## BEGIN
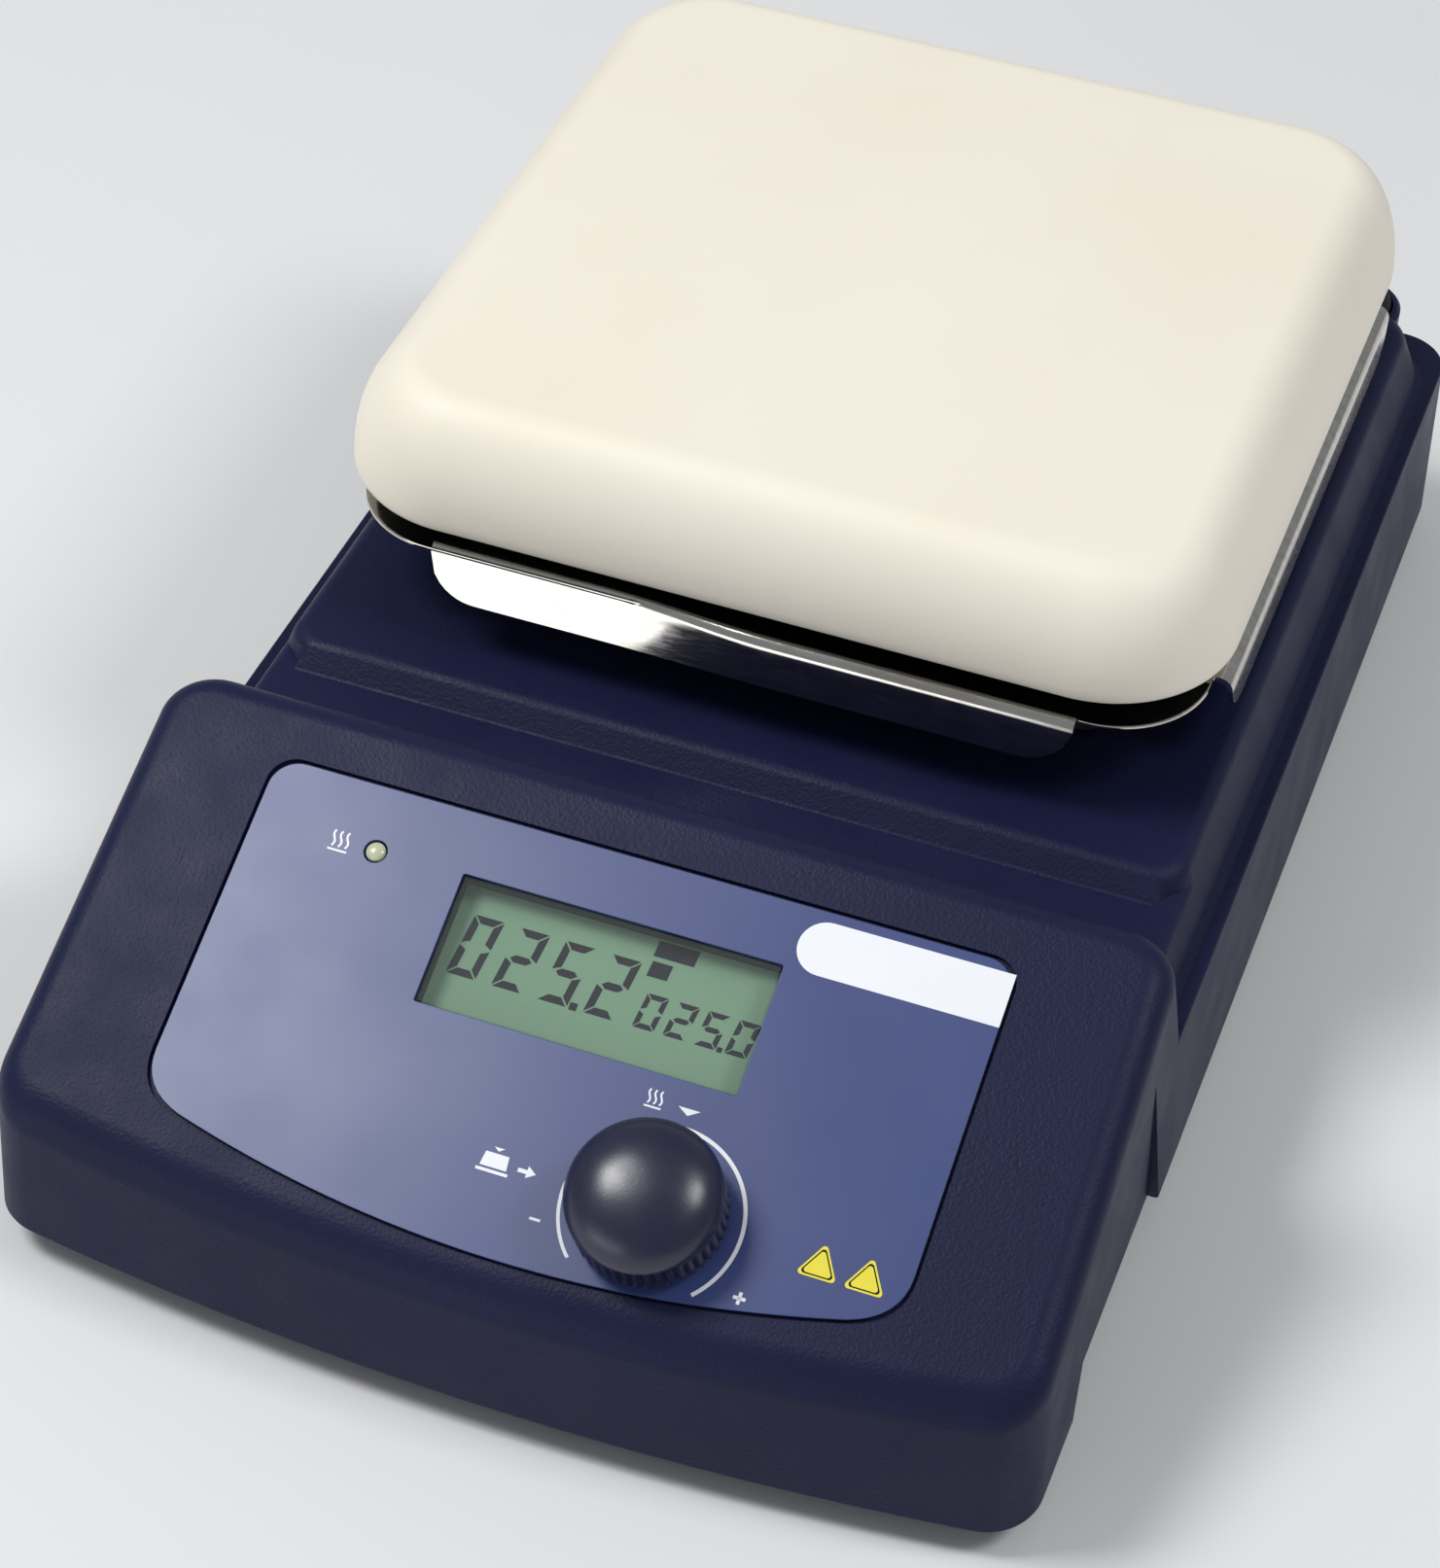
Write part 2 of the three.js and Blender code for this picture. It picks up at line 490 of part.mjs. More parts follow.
function heatKnob() {
  const { radius, height } = KNOB;
  const outside = turned([[0, 1.5], [radius, 1.5], [radius, 6.6], [radius - 0.7, 8.2], [radius - 2.2, 10.4],
    [radius - 4.6, 12.3], [radius - 7.6, 13.3], [0, height]], 48);
  const hollow = turned([[0, 0], [8.4, 0], [8.4, 4], [0, 4]], 32);
  const bore = rod(0, 0, 0, 9.4, 3.25, 24).subtract(block(2, 5, -4, 4, 4.2, 10));
  const grooves = [];
  for (let i = 0; i < KNOB_RIBS; i += 1) {
    const angle = i * 2 * Math.PI / KNOB_RIBS;
    const reach = radius + 0.25;
    grooves.push(rod(Math.cos(angle) * reach, Math.sin(angle) * reach, 2.2, 8.6, 0.6, 6));
  }
  return cut(outside, hollow, bore, ...grooves).translate([KNOB.x, KNOB.y, 0]);
}
add('heat_knob', heatKnob(), NAVY, consoleFace);

// ---------------------------------------------------------------- power electronics on the base
add('power_board', block(-66, 26, 14, 100, BOARD_BOTTOM, BOARD_TOP), BOARD_GREEN);
const transformerCore = block(-60, -24, 60, 92, BOARD_TOP + GAP, 36);
const transformerCoil = block(-52, -32, 56, 96, BOARD_TOP + 4, 32);
add('transformer', join(transformerCore, transformerCoil), COPPER_TAN);
add('relay', block(-12, 8, 70, 90, BOARD_TOP + GAP, 30), BLACK_PLASTIC);
add('terminal_block', block(-12, 12, 34, 44, BOARD_TOP + GAP, 24), BLACK_PLASTIC);
add('filter_capacitor', rod(-50, 40, BOARD_TOP + GAP, 34, 7, 28), BLACK_PLASTIC);

function heatSink() {
  const fins = [];
  for (let i = 0; i < 5; i += 1) {
    fins.push(block(-8 + i * 6, -6 + i * 6, 52, 64, BOARD_TOP + GAP, 38));
  }
  return join(block(-8, 18, 49.5, 52.5, BOARD_TOP + GAP, 38), ...fins);
}
add('heat_sink', heatSink(), ZINC);
add('triac', block(0, 10, 44.8, 49.2, 26, 36), BLACK_PLASTIC);

for (const [side, x] of [['left', -2.6], ['right', 2.6]]) {
  const path = new THREE.CatmullRomCurve3([
    new THREE.Vector3(x, PLATE_Y, 77.4), new THREE.Vector3(x, PLATE_Y, 62), new THREE.Vector3(x, PLATE_Y, 47),
    new THREE.Vector3(x * 1.5, PLATE_Y - 3, 34), new THREE.Vector3(x * 2, PLATE_Y - 5.5, 24.4),
  ]);
  const round = new THREE.Shape().absarc(0, 0, 1.2, 0, Math.PI * 2, false);
  const options = { extrudePath: path, steps: 14, curveSegments: 4, bevelEnabled: false };
  const lead = new THREE.ExtrudeGeometry(round, options);
  add(`element_lead_${side}`, solid(lead), LEAD_WHITE);
}

function ribbonCable() {
  const line = new THREE.SplineCurve(points2d([
    [-60, 31], [-48, 24], [-34, 16.5], [-16, 14.6], [2, 16.4], [13, 18], [20, 17], [24, BOARD_TOP + 0.5],
  ]));
  const half = 0.4;
  const centre = line.getPoints(28);
  const upper = [];
  const lower = [];
  centre.forEach((point, i) => {
    const next = centre[Math.min(i + 1, centre.length - 1)];
    const ahead = next.clone().sub(centre[Math.max(i - 1, 0)]).normalize();
    upper.push(new THREE.Vector2(point.x - ahead.y * half, point.y + ahead.x * half));
    lower.push(new THREE.Vector2(point.x + ahead.y * half, point.y - ahead.x * half));
  });
  const outline = new THREE.Shape([...lower, ...upper.reverse()]);
  const strip = new THREE.ExtrudeGeometry(outline, { depth: 18, bevelEnabled: false });
  return solid(strip.applyMatrix4(sideways).translate(-34, 0, 0));
}
add('ribbon_cable', ribbonCable(), CABLE_GREY);

// ---------------------------------------------------------------- rear: inlet, fuse, switch, sockets
const PIN_DEPTH = 17;         // bottom of the inlet's socket, behind the rear face
const DRAWER_X = 14.5;        // fuse drawer, to the right of the inlet's middle
function mainsInlet() {
  const { x, z, face, depth } = INLET;
  const body = rearBlock(INLET, 0, face - depth, face);
  const socket = block(x - 18, x + 6.5, face - PIN_DEPTH, face + 1, z - 8.2, z + 8.2);
  const drawer = block(x + DRAWER_X - 5, x + DRAWER_X + 5, face - 20, face + 1, z - 9, z + 9);
  return cut(body, socket, drawer);
}
add('mains_inlet', mainsInlet(), BLACK_PLASTIC);
const PIN_X = INLET.x - 5.75;
const PINS = [
  ['line', PIN_X - 7, INLET.z - 2],
  ['neutral', PIN_X + 7, INLET.z - 2],
  ['earth', PIN_X, INLET.z + 2.6],
];
for (const [name, x, z] of PINS) {
  const blade = block(x - 1, x + 1, INLET.face - PIN_DEPTH + GAP, INLET.face - 5.5, z - 2, z + 2);
  add(`inlet_pin_${name}`, blade, BRASS);
}

function fuseDrawer() {
  const x = INLET.x + DRAWER_X;
  const tray = block(x - 4.6, x + 4.6, INLET.face - 19, INLET.face - 0.3, INLET.z - 8.6, INLET.z + 8.6);
  const cradle = block(x - 3.2, x + 5, INLET.face - 17, INLET.face - 3, INLET.z - 6.6, INLET.z + 6.6);
  return cut(tray, cradle);
}
add('fuse_drawer', fuseDrawer(), BLACK_PLASTIC);
const fuse = solid(new THREE.CylinderGeometry(2.5, 2.5, 12.4, 20).rotateX(Math.PI / 2)
  .translate(INLET.x + DRAWER_X - 0.4, INLET.face - 10, INLET.z));
add('fuse_link', fuse, GLASS);

const PIVOT_DEPTH = 3.4;      // the rocker's pivot, behind the rear face
function rockerFrame() {
  const { x, z, face, depth } = ROCKER;
  const body = rearBlock(ROCKER, 0, face - depth, face);
  const pivotHoles = rodAlongX(face - PIVOT_DEPTH, z, x - 6.7, x + 6.7, 1.4);
  return cut(body, block(x - 5.6, x + 5.6, face - 9, face + 1, z - 8.7, z + 8.7), pivotHoles);
}
add('rocker_frame', rockerFrame(), BLACK_PLASTIC);

// The rocker's two faces meet in a shallow V; at rest its lower half is pressed in.
function rockerButton() {
  const bend = 0.105;
  const half = 8.1;
  const section = new THREE.Shape();
  section.moveTo(-half, -1.5);
  section.quadraticCurveTo(0, -5.2, half, -1.5);
  section.lineTo(half, 1.6 + half * bend);
  section.lineTo(0, 1.6);
  section.lineTo(-half, 1.6 + half * bend);
  const along = new THREE.ExtrudeGeometry(section, { depth: 10.4, bevelEnabled: false, curveSegments: 8 });
  along.applyMatrix4(new THREE.Matrix4().makeBasis(
    new THREE.Vector3(0, 0, 1), new THREE.Vector3(0, 1, 0), new THREE.Vector3(-1, 0, 0)));
  const pivotY = ROCKER.face - PIVOT_DEPTH;
  along.translate(5.2, 0, 0).rotateX(-bend).translate(ROCKER.x, pivotY, ROCKER.z);
  return join(solid(along), rodAlongX(pivotY, ROCKER.z, ROCKER.x - 6.4, ROCKER.x + 6.4, 1.2));
}
add('rocker_button', rockerButton(), BLACK_PLASTIC);

function probeSocket() {
  const { x, z, radius, face, depth } = PROBE;
  const sleeve = rodAlongY(x, z, face - depth, face, radius);
  const shell = cut(sleeve, rodAlongY(x, z, face - 9, face + 1, radius - 1.8));
  return join(shell, rodAlongY(x, z + 5.6, face - 9.5, face - 2, 1, 10));
}
add('probe_socket', probeSocket(), ZINC);

const rodSleeve = rod(ROD.x, ROD.y, ROD.foot + GAP, DECK_Z - WALL, ROD.socket);
add('rod_socket', cut(rodSleeve, rod(ROD.x, ROD.y, ROD.foot + 6, 60, ROD.bore, 24)), BRASS);

const capBase = DECK_Z - WALL + GAP;
const capProfile = [
  [0, capBase - CAP.plugLength], [CAP.plug - 0.4, capBase - CAP.plugLength],
  [CAP.plug, capBase - CAP.plugLength + 1], [CAP.plug, capBase], [CAP.radius, capBase],
  [CAP.radius, capBase + 3], [CAP.radius - 0.8, capBase + 4.8], [CAP.plug, capBase + CAP.height - 0.4],
  [0, capBase + CAP.height],
];
add('rod_cap', turned(capProfile, 32).translate([ROD.x, ROD.y, 0]), BLACK_RUBBER);

export default model;
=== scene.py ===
import json
import math

import bmesh
import bpy
from mathutils import Matrix, Vector


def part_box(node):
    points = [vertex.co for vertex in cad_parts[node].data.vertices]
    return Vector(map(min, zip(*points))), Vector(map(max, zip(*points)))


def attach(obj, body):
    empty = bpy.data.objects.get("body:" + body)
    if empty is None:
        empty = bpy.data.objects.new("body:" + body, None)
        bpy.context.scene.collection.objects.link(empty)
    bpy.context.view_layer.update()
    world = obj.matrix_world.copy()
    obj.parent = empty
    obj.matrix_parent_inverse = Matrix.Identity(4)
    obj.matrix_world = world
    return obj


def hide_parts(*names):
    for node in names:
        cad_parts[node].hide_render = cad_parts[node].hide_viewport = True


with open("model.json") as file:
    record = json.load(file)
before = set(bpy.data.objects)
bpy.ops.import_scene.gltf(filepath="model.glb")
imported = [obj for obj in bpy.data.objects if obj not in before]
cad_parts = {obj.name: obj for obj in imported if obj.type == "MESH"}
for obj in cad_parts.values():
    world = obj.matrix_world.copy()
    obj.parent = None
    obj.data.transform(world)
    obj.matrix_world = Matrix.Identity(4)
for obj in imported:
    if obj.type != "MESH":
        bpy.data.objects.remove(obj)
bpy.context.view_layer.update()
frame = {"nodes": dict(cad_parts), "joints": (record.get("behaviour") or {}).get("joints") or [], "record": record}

MM = 0.001

# ---------------------------------------- places taken from the frame, in millimetres
def box_mm(node):
    low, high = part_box(node)
    return low / MM, high / MM


def middle(node):
    low, high = box_mm(node)
    return (low + high) / 2


def half_width(node):
    low, high = box_mm(node)
    return (high.x - low.x) / 2


turn = next(joint for joint in frame["joints"] if joint["name"] == "knob_turn")
FACE_NORMAL = Vector(turn["axis"]).normalized()
FACE_UP = Vector((0, FACE_NORMAL.z, -FACE_NORMAL.y))
KNOB_AT = Vector(turn["pos_m"]) / MM
KNOB_X, KNOB_S = 19.5, -30.2
FACE_ORIGIN = KNOB_AT - Vector((KNOB_X, 0, 0)) - KNOB_S * FACE_UP
FACE_SLOPE = -FACE_NORMAL.y / FACE_NORMAL.z
FACE_MATRIX = Matrix.Translation(FACE_ORIGIN * MM) @ Matrix((
    (1, 0, 0, 0),
    (0, FACE_UP.y, FACE_NORMAL.y, 0),
    (0, FACE_UP.z, FACE_NORMAL.z, 0),
    (0, 0, 0, 1),
))

housing_low, housing_high = box_mm("housing_top")
HALF_WIDTH = housing_high.x
FRONT = housing_low.y
REAR = housing_high.y
BASE_Z = housing_low.z
plate_low, plate_high = box_mm("hot_plate")
PLATE_Y = middle("hot_plate").y
PLATE_HALF = plate_high.x
PLATE_TOP = plate_high.z
PLATE_BOTTOM = plate_low.z
SHIELD_TOP = box_mm("heat_shield")[1].z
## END
Retype, exactly and in full, the lines above from the one containing "const capBase = DECK_Z - WALL + GAP;" through the one containing "record = json.load(file)".

const capBase = DECK_Z - WALL + GAP;
const capProfile = [
  [0, capBase - CAP.plugLength], [CAP.plug - 0.4, capBase - CAP.plugLength],
  [CAP.plug, capBase - CAP.plugLength + 1], [CAP.plug, capBase], [CAP.radius, capBase],
  [CAP.radius, capBase + 3], [CAP.radius - 0.8, capBase + 4.8], [CAP.plug, capBase + CAP.height - 0.4],
  [0, capBase + CAP.height],
];
add('rod_cap', turned(capProfile, 32).translate([ROD.x, ROD.y, 0]), BLACK_RUBBER);

export default model;
=== scene.py ===
import json
import math

import bmesh
import bpy
from mathutils import Matrix, Vector


def part_box(node):
    points = [vertex.co for vertex in cad_parts[node].data.vertices]
    return Vector(map(min, zip(*points))), Vector(map(max, zip(*points)))


def attach(obj, body):
    empty = bpy.data.objects.get("body:" + body)
    if empty is None:
        empty = bpy.data.objects.new("body:" + body, None)
        bpy.context.scene.collection.objects.link(empty)
    bpy.context.view_layer.update()
    world = obj.matrix_world.copy()
    obj.parent = empty
    obj.matrix_parent_inverse = Matrix.Identity(4)
    obj.matrix_world = world
    return obj


def hide_parts(*names):
    for node in names:
        cad_parts[node].hide_render = cad_parts[node].hide_viewport = True


with open("model.json") as file:
    record = json.load(file)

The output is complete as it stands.